Many Gambians, the report continued, believed that people who had high government jobs were getting richer as they owned nice houses, expensive cars and sent their children to university in Europe and America to get better education while the rest of the people could not afford it.
The report added that the Gambian people at the time, felt that instead of using government money to help the poor people, top government officials used the money for their own benefits.
As a cause of the above mentioned, the report said one group that was unhappy with the government was the Gambia National Army who believed that they were treated badly.
In 1994, the report narrated, five young officers in the army, with former President Yahya Jammeh as their leader, decided to commit treason by removing Jawara’s government by force as they convinced many others to join their unlawful plan.
However, the report noted that in most cases, when soldiers become rulers, they become dictators, noting that many times, anyone who disagrees with them is treated very badly. “They are either arrested, beaten, tortured or even killed.”
The report went further saying that when the AFPRC took over the Gambian government, they promised Gambians that they would not do such things.

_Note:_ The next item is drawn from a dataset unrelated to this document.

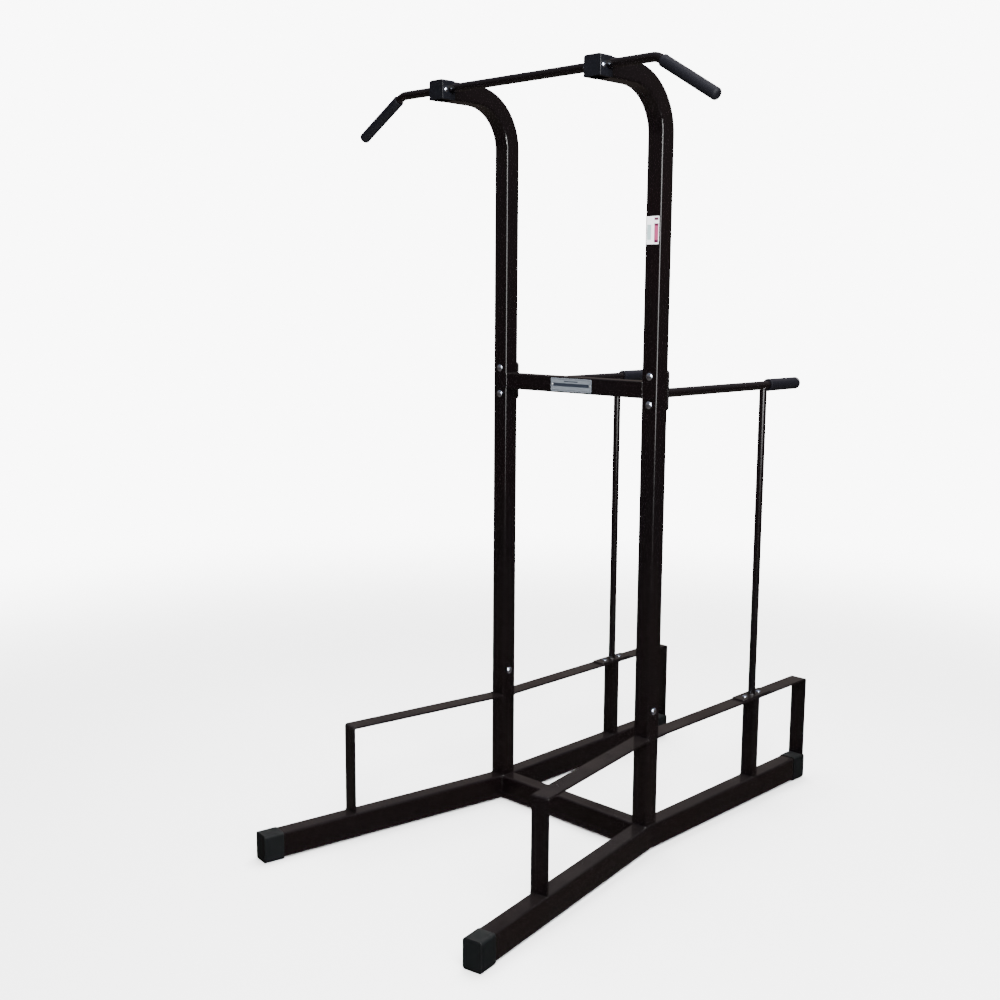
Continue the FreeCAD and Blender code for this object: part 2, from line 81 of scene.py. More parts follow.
TUBE_CORNER = 5 * MM
RAIL_SIZE = (50 * MM, 70 * MM)
RAIL_CORNER = 5.5 * MM
RAIL_MIDDLE = RAIL_TOP - RAIL_SIZE[1] / 2
STRAP_WIDTH = 50 * MM
STRAP_THICKNESS = 6 * MM
STRAP_BEND = 1.5 * MM
FRONT_STRAP_REACH = 538.5 * MM
STRAP_TOP = box_of("right_rear_push_up_bar")[1][2]
HANDLE_SLOPE = math.radians(31)
HANDLE_CORNER = 446 * MM
PULL_UP_BAR_RADIUS = 11.5 * MM
DIP_BAR_RADIUS = 12.5 * MM
SUPPORT_LEG_RADIUS = 11 * MM
PULL_UP_GRIP = {"length": 183 * MM, "wall": 4 * MM, "nose": 8 * MM}
PULL_UP_GRIP_START = 20 * MM
DIP_GRIP = {"wall": 6 * MM, "nose": 5.5 * MM}

FRONT_LEG_LENGTH = 817 * MM
# a foot's width, height and corner radius, and how far its middle stands above the rail's
FOOT_OUTSIDE = (55 * MM, 77.5 * MM, 8 * MM)
FOOT_LIFT = -1.25 * MM
FOOT_REACH = 57 * MM
FOOT_EDGE = 1.5 * MM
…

They promised to only rule for two years and then allow people to conduct an election to choose a new civilian president.
Moreover, the report explained that former President Jammeh and his group soon broke their promises just a few days after they took government on a coup. “They started to arrest people and detain them unlawfully.
Additionally, they removed many laws that they did not like in the constitution. “They made their own rules called Decrees and misused the laws. Jammeh and the AFPRC started to commit serious human rights violations,” said the report.
Part of the findings made by the TRRC, after establishing those Decrees was that the AFPRC gave themselves powers to do anything they wanted, even if the law did not allow them to do it.
The TRRC findings continued that things got worse very quickly as one night in September 1994, Sanna Sabally, Edward Singhateh, Yankuba Touray, Sadibou Hydara and their assistants went to Mile 2 where the people they arrested were being kept.
In order to scare the prisoners, the TRRC findings said the soldiers took some of them away from the others and told them to say their last prayers making them think they were going to be killed.
During that activity, the TRRC finding pointed out that the soldiers fired gunshots so that the other prisoners who were left in the cells would think that the others had been killed and that they would be next.
“Everyone was very scared. For the ones who were taken outside, the soldiers continued to scare them by placing pistols in their mouths and threatening to kill them. Some of the prisoners who were elderly and respected people were seriously beaten too,” the report revealed.